We had several very hot days previously on the journey north toward Calais but nothing quite that high. We knew from the forecast that it would be very hot so we headed for the aire on top of the cliff for some breeze. We did indeed have quite a strong breeze up there - a strong very hot breeze. It was strange looking down onto the beach at 8.30 in the evening - it was still crowded with loads of bathers still in the sea.


----------



## GMJ (Jun 24, 2014)

For the first time this year Mrs GMJ suffered badly with the heat on our trip. Its a symptom of MS however she had never had it until now. It started 4 days out into a month long trip:surprise:


Use of fans (240 and 12v); bowls of cold water; ice packs; and elevated feet helped but we shan't be going south next summer:frown2:


So next summer we'll take all the same stuff as precautions as head off in N Europe instead.


I have no issue with the heat but I could sweat for Wales :grin2:


Graham:smile2:


----------



## Easyriders (May 16, 2011)

Agree, 747, we both like sunny weather, but stay in the shade at the hottest part of the day, and we both go light brown gradually, no burning. We don't use suncream, the oily ones especially make you feel even hotter, and sting your eyes like hell if they run into them. Also, sun cream should never be used before using a swimming pool.

When people moan about the heat, it's often actually the humidity that's the problem. Britain, being an island, has very high humidity, and 25ºC there can feel more tiring than 35ºC in a dryer climate.

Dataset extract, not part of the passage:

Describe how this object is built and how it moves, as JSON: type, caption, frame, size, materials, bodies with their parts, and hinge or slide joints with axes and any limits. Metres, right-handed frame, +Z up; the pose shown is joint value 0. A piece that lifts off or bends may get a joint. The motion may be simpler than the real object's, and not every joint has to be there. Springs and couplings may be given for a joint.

Also, most people seem to rush lemming-like to the seaside, where humidity is always higher. If you go somewhere with a hot climate, it's much better to go well inland. It may well be hotter in the day than by the sea, but it will be much cooler at night. John and Linda.


----------



## raynipper (Aug 4, 2008)

Yesterday 28c and too hot.
Today 29c and too sweaty.
Roll on the rain tomorrow.!!

Ray.


----------



## flyinghigh (Dec 10, 2012)

Just back from lake balaton Hungary with temps of 42c last week, way too hot for me! You couldn't enjoy the country in the day, and in the evening the mosquito came out to play, 
My month in Scotland earlier in the year was pure bliss in comparison, only two days of sun but sensible temperatures of 15 C most days, but then again I won't tell you about the midges!!,


----------



## aldra (Jul 2, 2009)

It is a question of acclimatisation 

We lived in Israel and expected the heat

Although Jerusalem often has a breeze 

A month or so doesn't allow for acclimatisation 

Health problems further complicate things 

So we travel out of season when we can actually travel at all

With excellent air con as a back up

And (shock horror) a gas generator if not on hook up and wilding

And Shadow and I lounge in the van

Me with my heart problems, my valve is getting old, or maybe it's just me getting old

Him with his thick long coat

We go out and about, search out water for him to swim

But oh the bliss of a cool van

Albert sits out in the shade

But we are the same at home

The bedroom has air con for humid nights

Aldra


----------



## raynipper (Aug 4, 2008)

Innit bluddy marvelous.
Just today we speak via Skype to family and friends in Turkey, Madrid, Calpe, Dordogne and the Vienne who are all sweltering in 30c+ and can't work or do anything.
While here in Normandy we do have 19c but a howling gale all night and morning driving the rain sideways. But I'm not complaining as we are comfortable, dry and warm.

Ray.


----------



## jonse (Nov 2, 2008)

Nice and hot down here Ray, in Puivert


----------



## raynipper (Aug 4, 2008)

Naarrrr, don't do 'HOT' too draining.

Ray.


----------